31. In my judgment, and indeed as the parties agreed, this is an appropriate case for remittal to the First-tier Tribunal, because it will require a full fact-finding exercise in relation to the Appellant’s Article 8 claim as at the date of the hearing, which will take place a number of years since the last hearing and in respect of which it is reasonable to expect that events may have moved on. I was told, for example, that the Appellant and his partner have had a further two children since the previous determination.
32. Mr Haywood suggested that there should be a case management hearing when the matter is remitted, given the passage of time since the evidence in this case was originally filed. There is sense in this suggestion, but how the appeal is case managed on remittal is (even assuming I have power to make directions for the management of the remitted appeal) more appropriately a matter for the First-tier Tribunal.
Anonymity
33. Finally, the Appellant did not seek an anonymity order and, in light of the fact that his protection claims have fallen away, there is in my judgment no good reason to interfere with the open justice principle.
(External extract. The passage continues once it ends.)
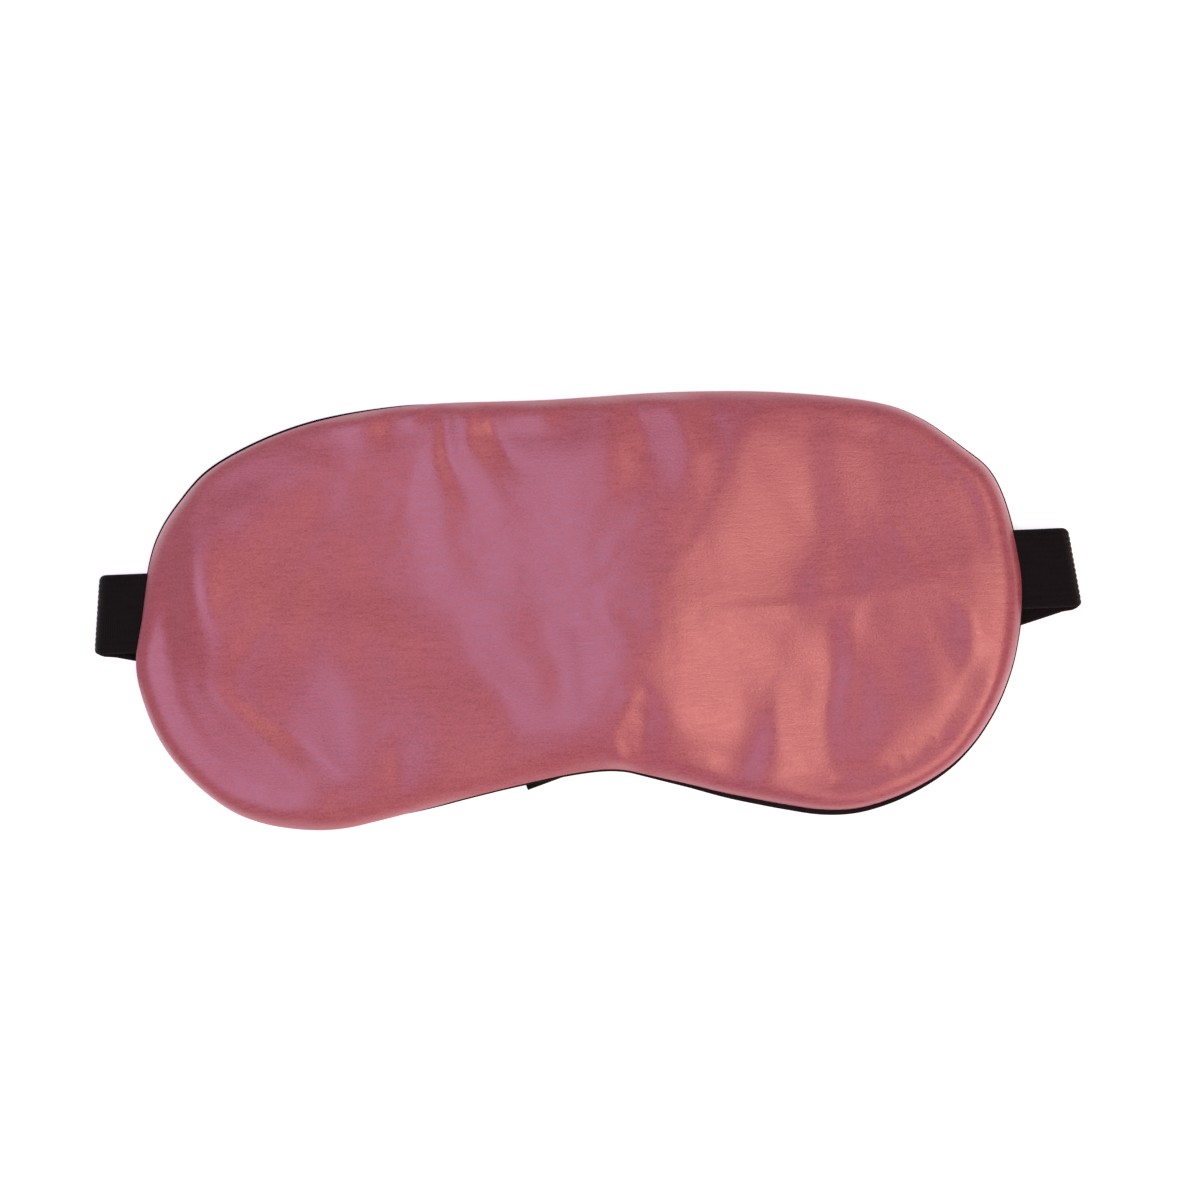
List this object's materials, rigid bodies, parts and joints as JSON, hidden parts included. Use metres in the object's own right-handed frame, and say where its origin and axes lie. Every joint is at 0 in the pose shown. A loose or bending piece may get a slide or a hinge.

No anonymity order is therefore made. Mr Haywood rightly noted that the case involved the Appellant’s children. There can however be no conceivable prejudice to their interests in the identification of the Appellant in this short judgment dealing with legal rather than factual issues. Whether their interests justify an anonymity order when the Appellant’s Article 8 case comes to be reconsidered by the First-tier Tribunal will also be a matter for the First-tier Tribunal.

DECISION
I am satisfied that the decision of First-tier Tribunal Judge Pooler promulgated on 25 October 2019 discloses errors of law. I set aside the decision and remit the appeal in so far as it relates to the Appellant’s Article 8 claims.